While working on a relaunch plan to showcase the theater’s newly created Living Room Stage for acoustic sets, Jenkins suggested a music festival.

“By December, people are missing the summer music festivals,” he said. “With the COVID stuff, there hasn’t been the opportunity for a lot of that, so I was like, ‘Let’s do something big.’”

The Vaills liked the idea so Jenkins contacted 91.3 The Summit FM, Akron’s original-music station, which agreed to participate. The Summit already refers to the Boulevard as Akron’s Music Row in ads, Jenkins said.

Once the other Boulevard’s music businesses agreed to sponsor the event the festival was on.
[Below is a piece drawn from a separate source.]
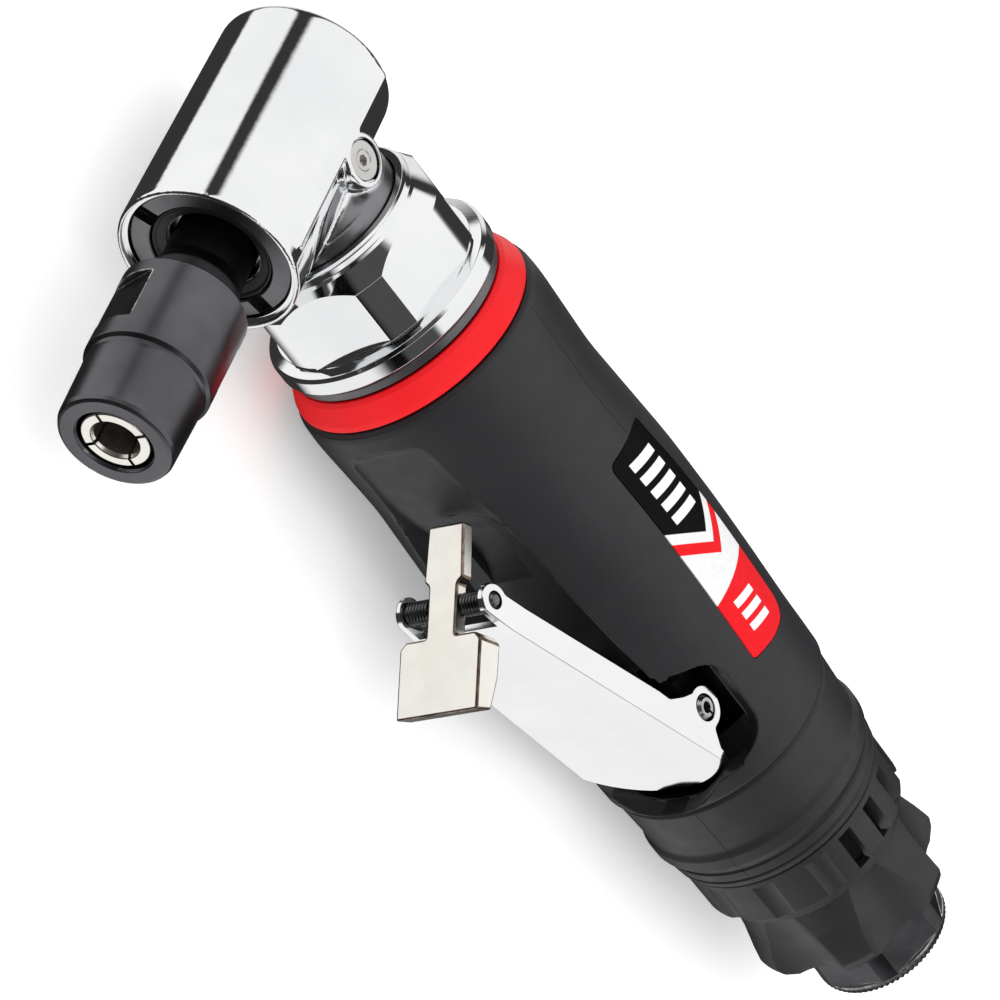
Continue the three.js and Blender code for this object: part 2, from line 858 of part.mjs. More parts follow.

“It’s about giving Kenmore and the Rialto a signature music event that is unique and they can own,” Jenkins said.

Promoting the Boulevard as Akron’s Music Row makes sense, said Seth Vaill.

“To be honest, there’s a rich history here,” he said. “I think we start with the musicians and then the people come. I think that’s the key, getting the musicians to come down and play you know, and then people will follow once there’s a community of musicians that are here.”

Big Pop is scheduled to perform at Kenmore Winter Break Music Festival in December.

The Rialto is in good company on the Boulevard.

  • Lay’s Guitar Shop was opened by Virgil Lay in 1968, serving the likes of Jack Bruce, Phil Keaggy and Joe Walsh. Lay also founded SIT Strings (stay in tune), which is now located about two miles from the Boulevard.
  • Lay’s is now owned by Dan Shinn, who opened the Loft at Lay’s upstairs from the repair shop, and sells hand-made and custom instruments, vintage guitars, amplifiers and more. Shinn’s brother, Joel Shinn, runs a guitar refinish and restoration business and is working on launching Lay’s brand guitars.
  • The Guitar Department, a Boulevard staple since 2009, is a new and used consignment shop catering to players of every skill level and budget, and offering music lessons.
  • Among the recording studios is Thom Tadsen Live Album Recording Studio, in the former Cook Hardware. Tadsen operates a 24-track live and 128-playback music studio specializing in punk, metal, rock and rockabilly.

Boyes likens the services KNA could offer Boulevard businesses to agency work, where offerings would be on a project or retainer basis.

“We’re saying, ‘There’s a whole new group of people out there that could be paying attention to you, that want to pay attention to you, and we can reach them,’” she said. “Let us help you.”